About that "Ampere is for higher utilisation" point I made earlier.
So I digressed quite a bit, but whatever. Anyway, the point I am trying to make here is that from the math dispatch perspective (Pascal, Turing and Ampere all have 128 math ports/SM) The extra "CUDA Cores" on Ampere are actually there to improve utilisation of the 64 of those ports that would otherwise not be used when the SM is done working on Integer, or there are no Integer operations to complete at a given time.
You'll probably be aware of the graph that NVIDIA Made when they compared the Pascal-based GTX 1060 to the Turing-based GTX 1660 Ti:
What I want to highlight that's important about this graph is that it appears to be from the GPU top level and not the SM level, so it's just saying that for every 100 instructions going into the GPU (not the SM), they can be co-issued like that, reducing the time needed to complete the operation, which is now only 62 slots on Turing.
Thing is, see that bit at the back of the 1660 Ti's instruction slots, where only float is being performed? That's where Ampere's upgrade comes in. Now it's not applicable to the visualisation here (I.e, the extra float lanes aren't always filling in the back of the workload, more on that in a sec), but Ampere'design essentially allows Turing's design to double up on float operations when there aren't Integer instructions being used.
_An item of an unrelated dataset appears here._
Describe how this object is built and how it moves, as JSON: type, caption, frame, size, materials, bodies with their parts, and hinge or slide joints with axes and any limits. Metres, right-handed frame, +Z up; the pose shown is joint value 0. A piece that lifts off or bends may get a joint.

But as you can probably tell, that's not actually even half of the number of instructions being worked on.
After having an awesome conversation with Nemes, (To which the Credit for these diagram edits goes!), they came up with something like this that highlights what Ampere's extra Float units are actually doing:
Nemes Edited this (credit to GPUsAreMagic on Twitter!) to show me how this more or less works. So, you can see that the Ampere SM has that second floating point execution path at the bottom, that is taking the remaining float workloads that would normally be done with 5 instructions on Turing, since even though both SMs have 128 lanes, only 64 on Turing can do Float, so you end up with 50% of the ports doing nothing when it's just float work. Ampere changes that by allowing the second bunch of the 128 ports do also do float if they are not doing Integer, and what this does it allows those 5 instruction slots to become 2.5 - more performance since the same number of instructions took less slots/time!
In this rough diagram, you can see what Ampere is doing. Okay, so, you can see that where there has been a gap in Integer instructions, the otehr bunch of ports (each row represents 64 ports out of the 128) can also do floats. Do you see where this is going? It is an attempt to fill in the gaps where Turing's dedicated Integer units weren't working because it was only float- and how NVIDIA achieved that, is by tacking on another bunch of 64 Float units onto a shared dispatch connection with the integer ones.
The conclusion is simply that Ampere's "Extra CUDA Cores" you see on the advert, I.e the difference between RTX 2080 Ti and RTX 3080 (both have 68 SM!) is that 2080 Ti is advertised as having 4352 "CUDA Cores" and 3080 is advertised as having literally twice that, at 8704; but the extra +100% "CUDA Cores" are merely present to fill in gaps in the Integer dispatch ports during float-heavy workloads.
It's not because "Ampere is poorly designed or bloated" (Well, it is a bit bloated, it's a fairly transistor heavy approach but then Turing was anyway), since the SM still has the same number of math dispatch ports as Pascal and Turing, but they are just being used more often because the second bunch can fill in no-int gaps with some extra floating point work.
But Ampere often cannot (in gaming workloads) (Nor was it designed to), occupy all of those "CUDA Cores" with meaningful work especially in shader code that uses a lot of Integer instructions.
So why not just make it so both sets of math lanes can do Integer or float? Well, it would likely require significantly more transistors in a situation where the Integer side of the execution lanes would see underutilisation in gaming, but keep in mind that the A100 datacentre processor doesn't have the dual-purpose FP/Int capability on the second bunch of math ports like "consumer" Ampere does - so it was entirely for visualisation/graphics workloads which are often floating point heavy. It was also likely a fairly "simple" upgrade to the Turing SM design since it didn't actually add any more width to the math dispatch, because the extra +100% "CUDA Cores" are sharing with the 64 Integer ones on the Turing-design.
It was designed that way, NVIDIA just liked to advertise really high numbers, and well, the actual definition of a "CUDA Core" isn't really well defined, so I guess NVIDIA considers it a math processor that can do floating point (an FPU) but didn't set any criteria on whether it can be used 100% of the time in a situation where you're also feeding Integer instructions into a Turing-style SM and half of those advertised FPUs are sharing dispatch ports with the integer units.
So are Ampere CUDA cores real?
Yes, and no they don't have "SMT" like I saw someone comment on the internet (please, no). RTX 3090 literally has 10496 Floating point math lanes, physically in silicon, it's just that 5248 of those are sharing dispatch bandwidth with the chip's 5248 Integer math lanes, and that means that those extra ones can only do work when Integer isn't being fed into the SM. So, no, you're not getting a doubling of performance in FP32 shading, but it does mean that for an SM with 128 math lanes (like Pascal and Turing), half of them are not idling when only floats are coming into the SM.